Your objective —
Write out the listing beneath this instruction in its entirety, exactly as it reads.

◇ ◇ ◇ ◇

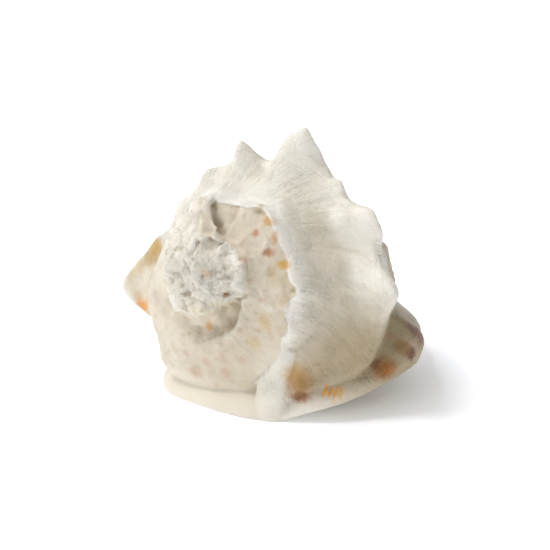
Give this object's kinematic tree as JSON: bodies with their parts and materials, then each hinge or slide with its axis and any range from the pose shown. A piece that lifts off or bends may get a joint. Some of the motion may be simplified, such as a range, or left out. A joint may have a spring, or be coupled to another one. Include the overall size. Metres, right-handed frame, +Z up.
{
  "type": "horned helmet shell",
  "caption": "Large heavy sea shell with a low knobbed spire, blunt shoulder horns, a thick flared lip and a narrow toothed mouth underneath.",
  "frame": {"origin": "middle of the bounding box in plan, at the flat underside", "axes": "+Z up, -Y towards the spire, +Y towards the front canal, +X towards the outer lip"},
  "size_m": [0.2312, 0.2454, 0.2069],
  "materials": {
    "shell": "dull cream shell, glazed on the lip and the underside"
  },
  "bodies": {
    "root": {"helmet_shell": "shell"}
  },
  "joints": []
}
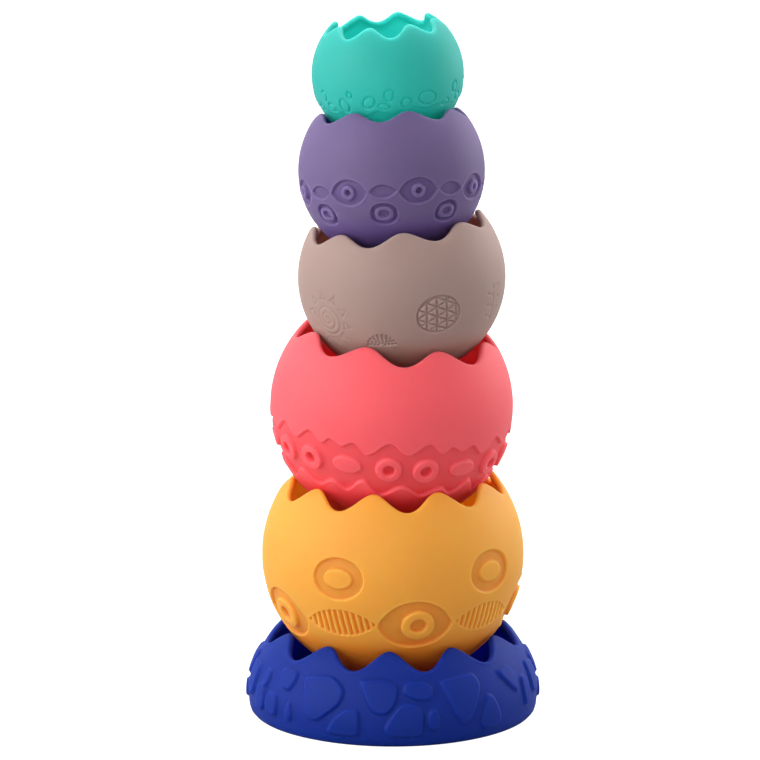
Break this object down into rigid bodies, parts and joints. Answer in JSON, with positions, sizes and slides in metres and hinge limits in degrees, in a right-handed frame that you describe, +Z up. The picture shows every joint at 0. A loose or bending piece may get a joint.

◇ ◇ ◇ ◇

Response to this task —
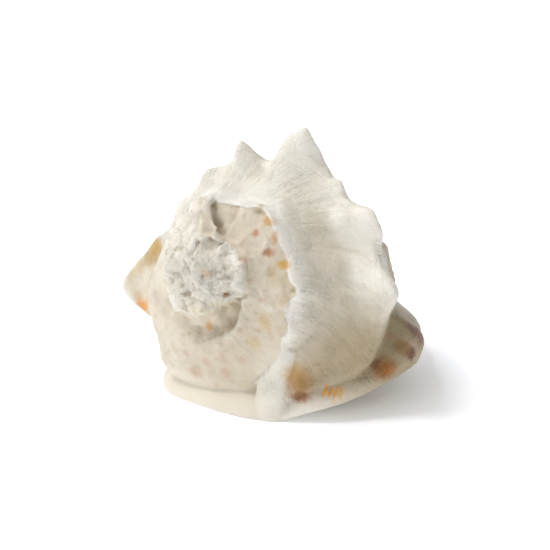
Give this object's kinematic tree as JSON: bodies with their parts and materials, then each hinge or slide with its axis and any range from the pose shown. A piece that lifts off or bends may get a joint. Some of the motion may be simplified, such as a range, or left out. A joint may have a spring, or be coupled to another one. Include the overall size. Metres, right-handed frame, +Z up.
{
  "type": "horned helmet shell",
  "caption": "Large heavy sea shell with a low knobbed spire, blunt shoulder horns, a thick flared lip and a narrow toothed mouth underneath.",
  "frame": {"origin": "middle of the bounding box in plan, at the flat underside", "axes": "+Z up, -Y towards the spire, +Y towards the front canal, +X towards the outer lip"},
  "size_m": [0.2312, 0.2454, 0.2069],
  "materials": {
    "shell": "dull cream shell, glazed on the lip and the underside"
  },
  "bodies": {
    "root": {"helmet_shell": "shell"}
  },
  "joints": []
}
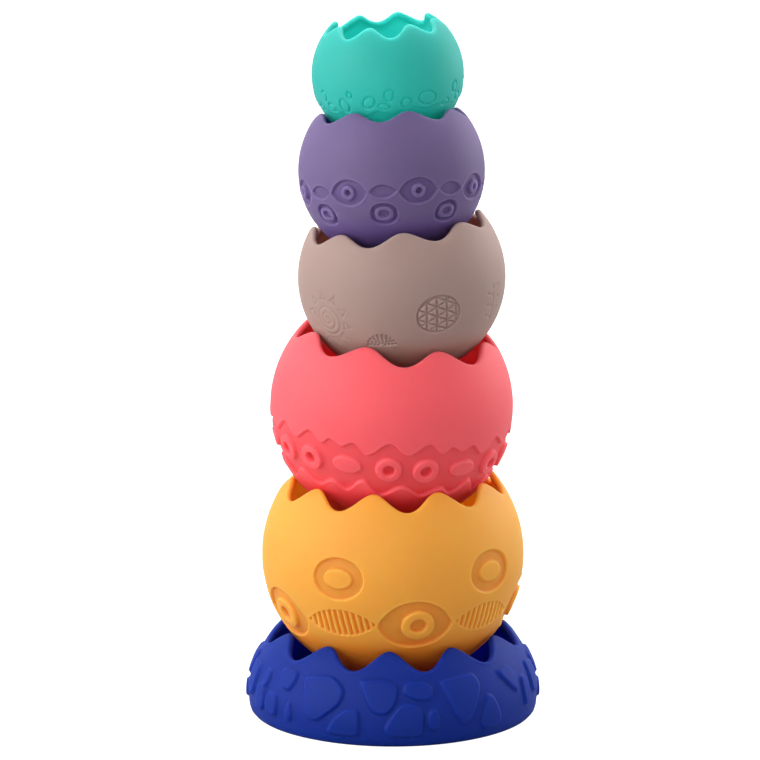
Break this object down into rigid bodies, parts and joints. Answer in JSON, with positions, sizes and slides in metres and hinge limits in degrees, in a right-handed frame that you describe, +Z up. The picture shows every joint at 0. A loose or bending piece may get a joint.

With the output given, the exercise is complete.